I downloaded 2 parts of the workflow (incl. the job posting data):
(1) How to build your FAISS vector store db
(2) How to build you ChatApp that give you answers form you db
I also download the job posting data hosted on kaggle that comes with this demo:
In the orginal article demo, you have only added “description” to the “FAISS Vector Store Creator” node.
To try to addon to the functionality of this chatbot, what i did was that i added a few more columns to the “FAISS Vector Store Creator” node. I selected, “Company”, “Title”, “Description” and “Location”. Then i re-run to get a new model file.
The only change i did to the workflow 2 demo to get this outcome was that i change the “Open AI Chat Model Section” to “GPT-4” and the Max response length (token) to 2000.
The reason that i am doing this is i would like to try this AI Chatbot Q&A on a large set of my personal data. And there will be more than 1 column that i would need to include into the FAISS Vector Store Creator.
From my demo as you can see in the screen recording, it looks like that AI Chatbot is not refering or referecing any data in the ventor store.
Anyone who has susscfully created an AI chatbot that can read data from multiple columns in a csv file for Q&A “fairly accurately”, please let me know the tips and tricks you have used and anything to look out for.
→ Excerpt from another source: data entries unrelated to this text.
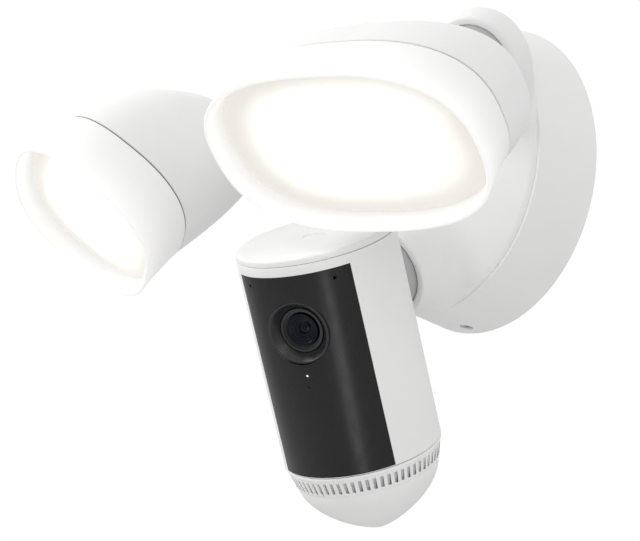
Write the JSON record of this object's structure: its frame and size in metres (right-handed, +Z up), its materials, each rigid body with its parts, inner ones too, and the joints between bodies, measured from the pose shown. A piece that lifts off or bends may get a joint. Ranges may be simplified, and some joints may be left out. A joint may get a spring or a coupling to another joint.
{
  "type": "floodlight security camera",
  "caption": "Wall-mounted security camera with two oval floodlights on ball joints, a round tapered base and a cylindrical head with a dark window.",
  "frame": {"origin": "centre of the wall bracket's rear face, on the wall", "axes": "+Z up, -Y out of the wall towards the front, +X to the viewer's right seen from the front"},
  "size_m": [0.3101, 0.1917, 0.2334],
  "materials": {
    "shell_white": "matte",
    "diffuser": "satin",
    "window_black": "gloss",
    "dome_white": "satin",
    "trim_black": "satin",
    "lens_glass": "gloss",
    "gasket": "matte",
    "cup_grey": "matte",
    "board": "satin",
    "board_white": "satin",
    "led": "satin",
    "aluminium": "satin",
    "steel": "satin",
    "component_dark": "satin",
    "component_yellow": "satin",
    "lead_jacket": "satin",
    "indicator": "gloss"
  },
  "bodies": {
    "base": {"wall_bracket": "steel", "wall_gasket": "gasket", "base_plate": "shell_white", "cable_gland": "gasket", "base_rim": "shell_white", "base_cover": "shell_white", "cover_screws": "steel", "security_screw": "steel", "ground_screw": "steel", "terminal_block": "board_white", "driver_board": "board", "transformer": "component_yellow", "capacitors": "component_dark", "fixing_bolts": "steel", "siren": "component_dark", "board_screws": "steel", "mains_leads": "lead_jacket"},
    "cup_right": {"cup_r": "cup_grey"},
    "ball_right": {"ball_r_lamp": "shell_white"},
    "lamp_right": {"shell_r": "shell_white", "bezel_r": "shell_white", "seam_r": "gasket", "neck_r": "shell_white", "heat_sink_r": "aluminium", "led_board_r": "board_white", "led_chips_r": "led", "reflector_r": "shell_white", "diffuser_r": "diffuser", "screws_r": "steel"},
    "cup_left": {"cup_l": "cup_grey"},
    "ball_left": {"ball_l_lamp": "shell_white"},
    "lamp_left": {"shell_l": "shell_white", "bezel_l": "shell_white", "seam_l": "gasket", "neck_l": "shell_white", "heat_sink_l": "aluminium", "led_board_l": "board_white", "led_chips_l": "led", "reflector_l": "shell_white", "diffuser_l": "diffuser", "screws_l": "steel"},
    "cup_camera": {"cup_cam": "cup_grey"},
    "ball_camera": {"ball_cam": "shell_white"},
    "camera": {"cam_neck": "shell_white", "cam_shell": "shell_white", "cam_cap": "shell_white", "cam_window": "window_black", "lens_bezel": "trim_black", "lens_barrel": "trim_black", "lens_glass": "lens_glass", "image_board": "board", "main_board": "board", "status_lights": "indicator", "infrared_leds": "component_dark", "speaker": "component_dark", "cam_seam": "gasket", "vent_ring": "shell_white", "motion_dome": "dome_white", "motion_board": "board"},
    "button": {"setup_button": "shell_white"}
  },
  "joints": [
    {"name": "lamp_right_pan", "type": "hinge", "parent": "base", "child": "cup_right", "pos_m": [0.0655, -0.0667, 0.0318], "axis": [0, 0, 1], "range_deg": [-5, 30]},
    {"name": "lamp_right_tilt", "type": "hinge", "parent": "cup_right", "child": "ball_right", "pos_m": [0.0655, -0.0667, 0.0318], "axis": [0.9628, 0.2703, 0], "range_deg": [-25, 3]},
    {"name": "lamp_right_roll", "type": "hinge", "parent": "ball_right", "child": "lamp_right", "pos_m": [0.0655, -0.0667, 0.0318], "axis": [0.2223, -0.7917, -0.569], "range_deg": [-20, 20]},
    {"name": "lamp_left_pan", "type": "hinge", "parent": "base", "child": "cup_left", "pos_m": [-0.0655, -0.0667, 0.0318], "axis": [0, 0, 1], "range_deg": [-30, 5]},
    {"name": "lamp_left_tilt", "type": "hinge", "parent": "cup_left", "child": "ball_left", "pos_m": [-0.0655, -0.0667, 0.0318], "axis": [0.9067, -0.4217, 0], "range_deg": [-25, 3]},
    {"name": "lamp_left_roll", "type": "hinge", "parent": "ball_left", "child": "lamp_left", "pos_m": [-0.0655, -0.0667, 0.0318], "axis": [-0.3454, -0.7427, -0.5737], "range_deg": [-20, 20]},
    {"name": "camera_pan", "type": "hinge", "parent": "base", "child": "cup_camera", "pos_m": [0, -0.0586, -0.052], "axis": [0, 0, 1], "range_deg": [-50, 6]},
    {"name": "camera_tilt", "type": "hinge", "parent": "cup_camera", "child": "ball_camera", "pos_m": [0, -0.0586, -0.052], "axis": [0.8949, 0.4462, 0], "range_deg": [-6, 14]},
    {"name": "camera_roll", "type": "hinge", "parent": "ball_camera", "child": "camera", "pos_m": [0, -0.0586, -0.052], "axis": [0.3903, -0.7827, -0.4848], "range_deg": [-12, 12]},
    {"name": "setup_button_press", "type": "slide", "parent": "camera", "child": "button", "axis": [-0.1613, 0.4603, -0.873], "range_m": [0, 0.0008], "stiffness_N_per_m": 900, "springref_m": -0.0006}
  ]
}
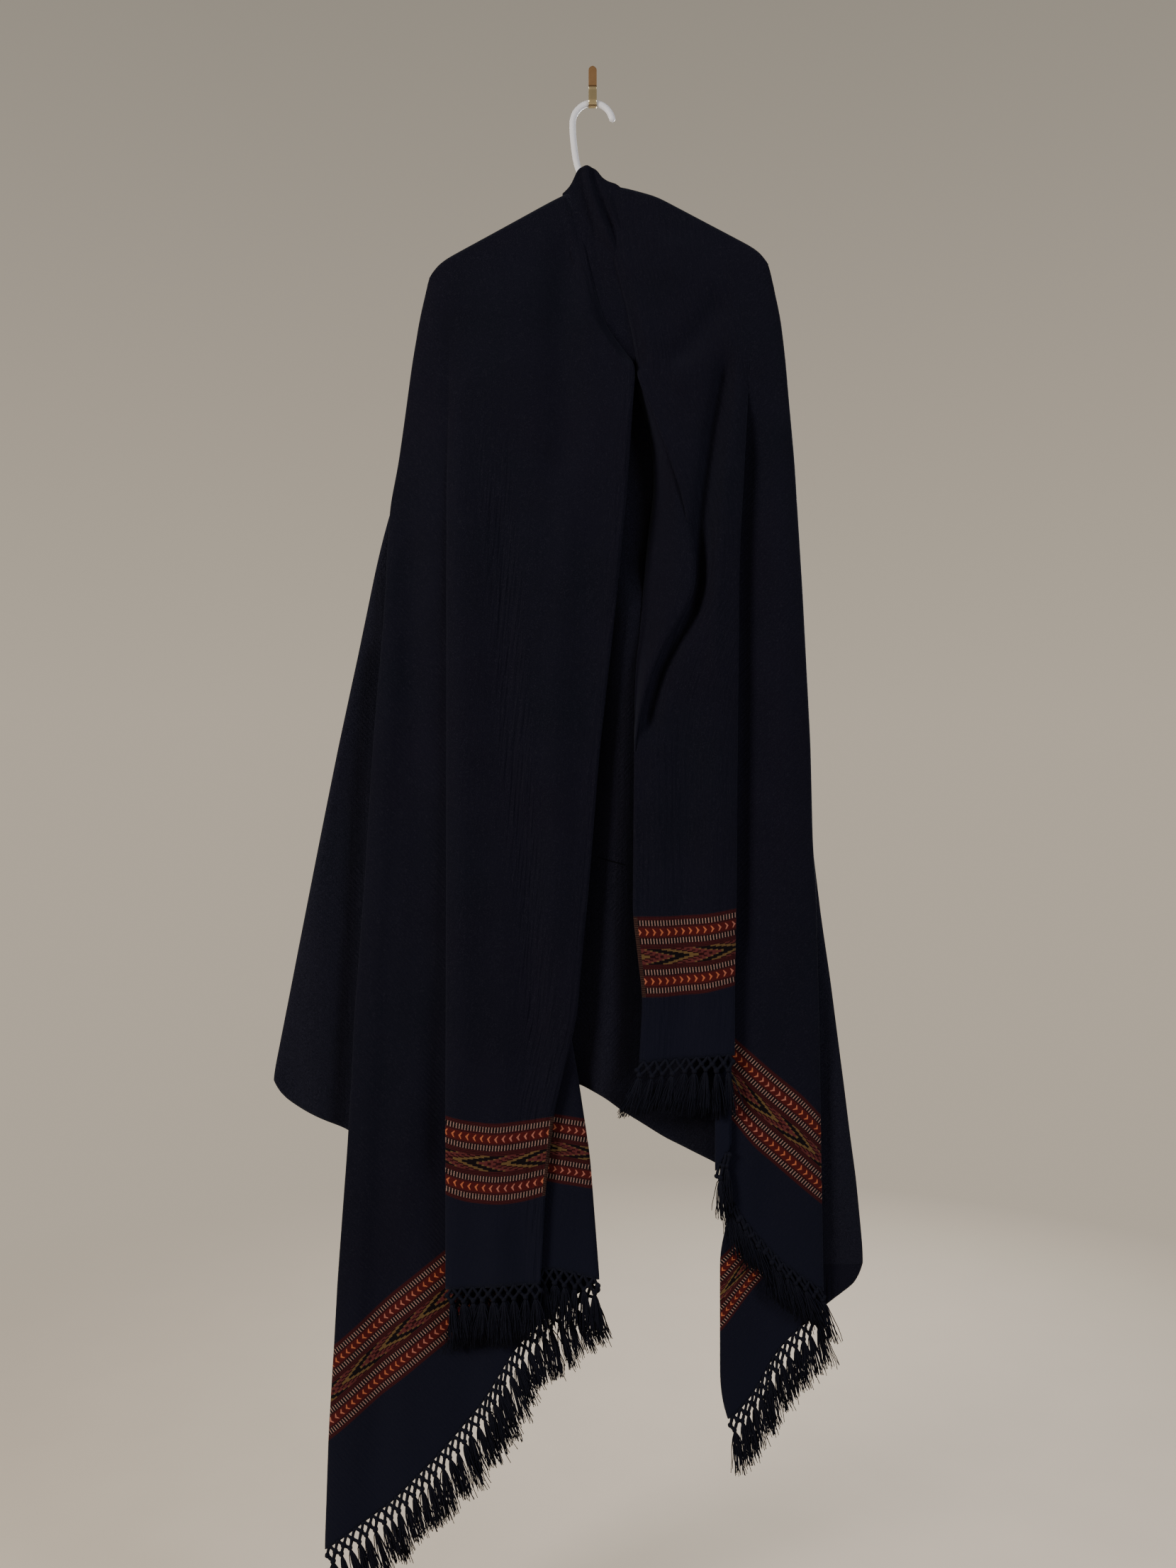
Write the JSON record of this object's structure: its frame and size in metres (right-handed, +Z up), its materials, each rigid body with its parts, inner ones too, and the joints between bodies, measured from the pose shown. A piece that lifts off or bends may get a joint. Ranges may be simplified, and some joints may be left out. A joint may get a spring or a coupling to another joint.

Hi @bluecar007 , thanks for checking our material and nice that you’re experimenting with GenAI in KNIME!
To answer your question:
Good news: in the current configuration, the workflow works exactly like it’s expected. We just wanted to retrieve job descriptions - we were not interested in locations or other details.
Let the agent use other metainfo: If you want the chatbot to also be able to answer questions about job location or other details (mind that company name is not a very informative column in this dataset, as it contains only a numeric code, so I would not expect interesting results), you need to:
Add additional columns as metadata in the Vector Store Creator node (like you did already).
In the chatbot workflow, you need to let the agent know that now there are more meta information it should be using to answer questions. To do that, you’d need to add an additional Vector Store to Tool node, and select “Retrieve sources from documents” where you have to specify the metadata column with locations. It’s also important to add a meaningful tool name and description, both hinting at the fact that this tool is now specialized in job location.
Concatenate the two tools using the Tool Concatenator node, and pass it to the ChatApp component (see screenshot below with edits in green annotation).
Important: mind that it might be needed to select a more powerful model in the OpenAI Chat Model Connector node to allow for larger context windows (e.g., GPT4o).
At this point, the agent finally knows where to look for information about the job locations and can answer your questions also on this (see screenshot below)
What I have just described is one option to address your question and to further customize the answer of your chatbot - making it more transparent how the agent uses tools to look for info.
Another option could be to wrangle the initial knowledge base, so that the “description” column would include directly info about the location and other details you’re interested in, and then just use that enriched “description” column to create the Vector Store. The workflow of the chatbot would then stay like in the original version, except that in the Vector Store to Tool node, you might want to enhance the tool descriptions a bit.